Wizards, Warriors & You
Stine, H. William
0380750465 / 9780380750467
|User Summary:||While away on a mission of mercy, King Henry and his knights discover their kingdom has been overrun by the fearsome Barbarian tribe known as the Dundals. With the king locked out of his own castle it falls on the Wizard, Warrior (and of course you) to find a means of infiltrating castle Silvergate and defeating the barbarian horde and their mysterious leader, Goldenhair.|
This series, and this book in particular, are something I looked forward to reviewing for a few reasons. As a child I stumbled on this book in the public library and brought him home as quick as I could to pore over it. The first book in this series I was exposed to (though not my first gamebook in general), I quickly found myself turned into a fan of this series and tried for years to get my hands on as many of them as I could. Years later I rediscovered my love of this series and decided to do a review for the book that started it all off for me, Conquest of the Barbarians. Reading this story again -- while perhaps not maintaining the same magic it once held for me as a child, was nonetheless a fun and satisfying read. While still presented with a few annoying choices at times, in general this book held a clear and concise goal and motivation for the reader which managed to be upheld regardless of whether they choose to take on the role of the Wizard or the Warrior (always my personal favorite).
While this book certainly had its share of flaws, some of the endings and choices far too abrupt for my liking, the story had me intrigued enough to overlook them for the most part and even after all these years it still holds a special place in my heart, as well as a lot of happy memories for me, and remains my favorite book in the series (albeit that might be based on a biased opinion). Particularly interesting to me was the books antagonist's (yup, that would be Goldenhair) practice of renewing his powers and the method by which he did so. As a kid I found it dark and eerie, years later I can still appreciate the morbid aspect of it all. Definitely a fun read.
|Paul T's Thoughts:||
At the risk of getting a reputation as this site's crank, I hated this book.

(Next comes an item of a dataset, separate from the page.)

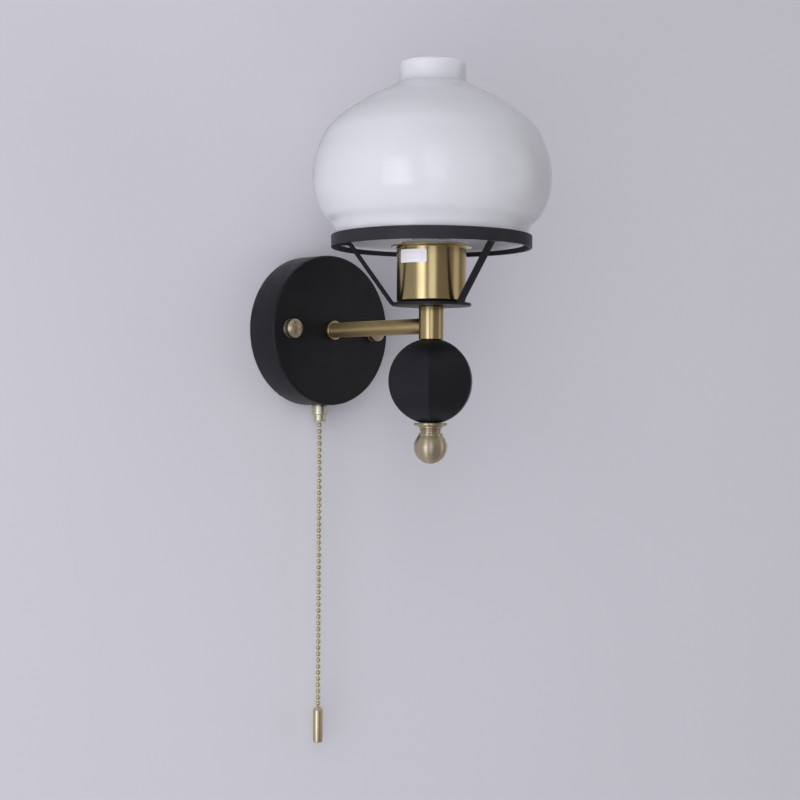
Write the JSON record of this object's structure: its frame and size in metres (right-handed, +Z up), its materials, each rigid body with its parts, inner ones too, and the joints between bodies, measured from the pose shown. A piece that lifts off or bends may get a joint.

I agree with Nomad's comments about there being a clear goal and the villain's method of restoring his powers being quite interesting (though I think other books have had as good or better a story without the issues of this book), but that is where my praise for this book ends.
Most of the book is made of stupid, arbitrary choices, and worse, ones that more often than not punish for picking the normally LOGICAL option.
As in many other books in the series, you often get a choice in an encounter that would result in guaranteed success, or a 50/50 chance of success. The obnoxious thing about this book is that picking the option that ensures you success (choosing a reliable spell rather than one of those flip a coin or the spell backfires and kills you type spells. How has the wizard survived 16 adventures when most of his spells kill him or his friend half the time?!) will let you succeed at the encounter, then a contrived event will kill you immediately after! Which also means the "optimal" path of success will have several unavoidable 50/50 instant death chances! It also means the good path has less sections in it.
Oh, and a new unwanted feature of the books is that often rather than a wrong choice quickly killing you, choosing the wrong (and often logical) choice will continue the adventure on for often several more pages... where you will then meet an unavoidable instant death instead of the of a luck-based instant death. Gah.
Oh, and if you choose a wrong choice early or in the middle of the Wizard path, you will die 5-6 paragraphs later unless your birthday happens to be a lucky date. And if you survive this far, you will still die later if you used the spell half size against a bat, rather than trying to cast a darkness spell AGAINST A BAT (stupidity that normally results in an instant death and the book chewing you out for it).
This book also has several stupid plot holes/contrivances, which I just could not ignore. Its not abnormal for a Wizard and Warrior book to stretch willing suspension of disbelief, but this one goes too far. Success on the warrior path depends on someone who has tried to trick and kill you twice for their own amusement suddenly coming in to help you and save your life, having had a change of heart for no reason. At the start of the wizard's path the Great Wizard shows up telling the Wizard that if he uses the same spell twice he cannot succeed against Goldenhair. Why? No reason whatsoever! It's not even that Goldenhair will anticipate the spell if cast a second time and counter it, it just magically will not work the second time.
The warrior now has a shield that can instantly turn evil people good and good people evil, though conveniently the first barbarian you run across is actually a really good guy who will go crazy evil if you use the shield on him. Ermm... one also wonders why any author thought giving the warrior an I Win button that should turn any big bad guy good (but the warrior will never think to use it that way) would be a good idea. Conceivably a weapon like this could only be a game breaker held in check with bad writing and plot contrivances.
At one point, King Henry will beat up Goldenhair and all his troops, making you wonder why the wizard and warrior were really needed, but because Goldenhair (the guy trying to kill King Henry) said the Wizard and Warrior are evil and betrayed him, King Henry will automatically believe him and banish the people who saved his kingdom and life 16 odd times. *head desk*
Oh and the wizard's new spells replacing old ones are insanely unreliable and situational, being obviously weaker and less interesting the ones traded out.
I could go on, but overall, a stupid and bad book, only worth considering if you've read many other wizard and warrior books and are desperate for a fix.